* Begin Information supplied *

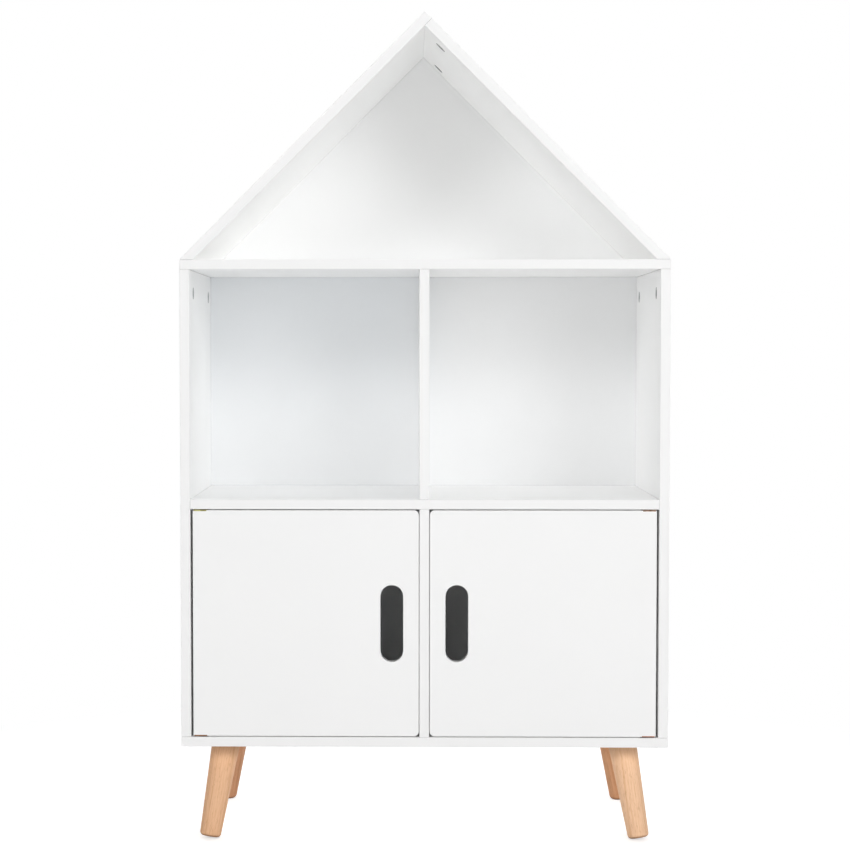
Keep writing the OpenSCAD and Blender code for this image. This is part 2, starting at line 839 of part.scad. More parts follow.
module left_top_door_leaf() at_top_pivot() door_leaf();
module left_bottom_door_leaf() at_bottom_pivot() door_leaf();
module right_top_door_leaf() mirror([1, 0, 0]) left_top_door_leaf();
module right_bottom_door_leaf() mirror([1, 0, 0]) left_bottom_door_leaf();

module left_leaf_screws() {
    color(brass) {
        at_top_pivot() at_leaf_screw() screw(small_screw_d, small_head_d, small_screw_l);
        at_bottom_pivot() at_leaf_screw() screw(small_screw_d, small_head_d, small_screw_l);
    }
}

module right_leaf_screws() mirror([1, 0, 0]) left_leaf_screws();

// ---- doors ------------------------------------------------------------------------------------

// A corner of a door: a disc of the door's thickness with bevelled rims, lying along +Y.
module door_corner(r) {
    e = edge_ease;
    rotate([-90, 0, 0]) rotate_extrude() polygon([
        [0, 0], [r - e, 0], [r, e], [r, door_t - e], [r - e, door_t], [0, door_t]
    ]);
}

// Half of a door from above: bevelled along its outer edge, open towards the door's middle.
module door_half(r) {
    e = edge_ease;
    half = door_w / 2;
    translate([0, 0, r]) linear_extrude(height = door_h - 2 * r)
        polygon([[e, 0], [half, 0], [half, door_t], [e, door_t], [0, door_t - e], [0, e]]);
    for (z = [r, door_h - r]) translate([r, 0, z]) door_corner(r);
    translate([r, 0, 0]) rotate([90, 0, 90]) linear_extrude(height = half - r)
        eased_rect(door_t, door_h, e);
}

// The finger slot: straight walls, round ends and a fine bevel at both faces.
module slot_cut() {
    e = edge_ease;
    r = slot_w / 2;
    half = slot_h / 2 - r;
    wall = [[r + e + reach, -reach], [r, e], [r, door_t - e], [r + e + reach, door_t + reach]];
    translate([slot_x, front_y, slot_z]) {
        for (end = [-half, half]) translate([0, 0, end]) rotate([-90, 0, 0]) rotate_extrude()
            polygon(concat([[0, -reach]], wall, [[0, door_t + reach]]));
        translate([0, 0, -half]) linear_extrude(height = 2 * half) for (s = [0, 1]) mirror([s, 0])
            polygon(concat([[0, -reach]], wall, [[0, door_t + reach]]));
    }
}

// The strike plate's place on the door: out of the door's inner face.
module at_strike() {
    translate([catch_x, door_in_y, strike_z]) rotate([-90, 0, 0]) children();
}

module strike_screw_hole() {
    at_strike() translate([0, 0, strike_t]) screw_hole(small_screw_d, small_head_d, small_screw_l);
}

module left_door() {
    color(white_board) difference() {
        translate([door_x0, front_y, door_z0]) {
            door_half(hinge_corner_r);
            translate([door_w, 0, 0]) mirror([1, 0, 0]) door_half(free_corner_r);
        }
        slot_cut();
        at_top_pivot() pivot_cuts();
        at_bottom_pivot() pivot_cuts();
        strike_screw_hole();
    }
}

module right_door() mirror([1, 0, 0]) left_door();

// ---- catches ----------------------------------------------------------------------------------

catch_screw_l = catch_ear_t + catch_screw_reach;

// The two screws of a catch, heads down at the ears' lower faces.
module at_catch_screws() {
    for (side = [-1, 1])
        translate([
            catch_x + side * (catch_w - catch_ear_w) / 2, catch_y + catch_d / 2,
            shelf_z - catch_ear_t
        ]) mirror([0, 0, 1]) children();
}

module catch_housing() {
    body_w = catch_w - 2 * catch_ear_w;
    pocket_w = magnet_w + 2 * magnet_play;
    pocket_h = magnet_h + 2 * magnet_play;
    color(white_plastic) difference() {
        union() {
            translate([catch_x - body_w / 2, catch_y, shelf_z - catch_h])
                eased_board([body_w, catch_d, catch_h]);
            translate([catch_x, catch_y, shelf_z - catch_ear_t]) linear_extrude(height = catch_ear_t)
                for (side = [-1, 1]) {
                    x = side * (catch_w - catch_ear_w) / 2;
                    translate([min(x, 0), 0]) square([abs(x), catch_d]);
                    translate([x - catch_ear_w / 2, catch_ear_w / 2])
                        square([catch_ear_w, catch_d - catch_ear_w]);
                    for (y = [catch_ear_w / 2, catch_d - catch_ear_w / 2])
                        translate([x, y]) circle(d = catch_ear_w);
                }
        }
        translate([catch_x - pocket_w / 2, catch_y - reach, strike_z - pocket_h / 2])
            cube([pocket_w, magnet_d - magnet_proud + magnet_play + reach, pocket_h]);
        at_catch_screws() screw_hole(catch_screw_d, catch_head_d, catch_screw_l);
    }
}

module left_catch_housing() catch_housing();
module right_catch_housing() mirror([1, 0, 0]) catch_housing();

module catch_magnets() {
    color(ferrite) both_sides()
        translate([catch_x - magnet_w / 2, magnet_y, strike_z - magnet_h / 2])
            eased_board([magnet_w, magnet_d, magnet_h]);
}

module catch_screws() {
    color(zinc) both_sides() at_catch_screws() screw(catch_screw_d, catch_head_d, catch_screw_l);
}

module left_strike_plate() {
    run = strike_w - strike_h;
    color(zinc) difference() {
        at_strike() linear_extrude(height = strike_t) {
            translate([-run / 2, -strike_h / 2]) square([run, strike_h]);
            for (side = [-1, 1]) translate([side * run / 2, 0]) circle(d = strike_h);
        }
        strike_screw_hole();
    }
}

module right_strike_plate() mirror([1, 0, 0]) left_strike_plate();

module left_strike_screw() {
    color(zinc) at_strike() translate([0, 0, strike_t])
        screw(small_screw_d, small_head_d, small_screw_l);
}

module right_strike_screw() mirror([1, 0, 0]) left_strike_screw();

// ---- the pieces -------------------------------------------------------------------------------

bottom_panel();
left_side_panel();
right_side_panel();
deck_panel();
middle_shelf();
upper_divider();
lower_divider();
left_roof_panel();
right_roof_panel();
body_back_panel();
roof_back_panel();
front_left_leg();
front_right_leg();
rear_left_leg();
rear_right_leg();
leg_bolts();
leg_tee_nuts();
side_cams();
side_cam_bolts();
side_dowels();
roof_cams();
roof_cam_bolts();
roof_dowels();
shelf_screws();
divider_screws();
divider_dowels();
roof_foot_screws();
left_top_pivot_plate();
left_bottom_pivot_plate();
right_top_pivot_plate();
right_bottom_pivot_plate();
pivot_pins();
pivot_plate_screws();
left_catch_housing();
right_catch_housing();
catch_magnets();
catch_screws();
left_door();
left_top_door_leaf();
left_bottom_door_leaf();
left_leaf_screws();
left_strike_plate();
left_strike_screw();
right_door();
right_top_door_leaf();
right_bottom_door_leaf();
right_leaf_screws();
right_strike_plate();
right_strike_screw();
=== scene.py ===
"""Finishes, light and camera for the house shaped bookcase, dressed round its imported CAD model."""

import logging
import math
from dataclasses import dataclass, field
from enum import Enum

import bpy
from mathutils import Matrix, Vector


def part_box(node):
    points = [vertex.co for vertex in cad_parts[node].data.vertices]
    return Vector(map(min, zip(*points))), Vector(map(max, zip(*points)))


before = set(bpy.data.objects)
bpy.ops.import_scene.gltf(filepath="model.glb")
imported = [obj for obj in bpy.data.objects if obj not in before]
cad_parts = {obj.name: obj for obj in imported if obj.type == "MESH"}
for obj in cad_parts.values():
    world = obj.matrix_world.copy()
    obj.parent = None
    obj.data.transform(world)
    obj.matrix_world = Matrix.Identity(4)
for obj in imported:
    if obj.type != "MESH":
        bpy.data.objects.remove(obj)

LOG = logging.getLogger("bookcase")

X_AXIS = Vector((1, 0, 0))
Y_AXIS = Vector((0, 1, 0))
Z_AXIS = Vector((0, 0, 1))
MM = 0.001
CENTRE = Vector((0, 0, 0.5))

# The compartments are white all round, so their light takes many bounces to die away.
LIGHT_BOUNCES = 24

# Most of a noise's values lie in this span.
NOISE_SPAN = (0.3, 0.7)

# The Mix node's colour sockets go by number, because those of its other types have the same names.
MIX_SHARE, MIX_FIRST, MIX_SECOND, MIX_RESULT = 0, 6, 7, 2

# The openness of a point clear of any joint and of one deep in it, where the painted shade is full,
# and the samples to tell it by.
JOINT_OPEN, JOINT_DEEP, JOINT_SAMPLES = 0.95, 0.25, 12

Socket = bpy.types.NodeSocket
Value = Socket | float | tuple
Colour = tuple[float, float, float]
Span = tuple[float, float]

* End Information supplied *

**Your instructions:** Search the material above for "before". Pull out each line where it shows up.

**Answer to this task:**
before = set(bpy.data.objects)
imported = [obj for obj in bpy.data.objects if obj not in before]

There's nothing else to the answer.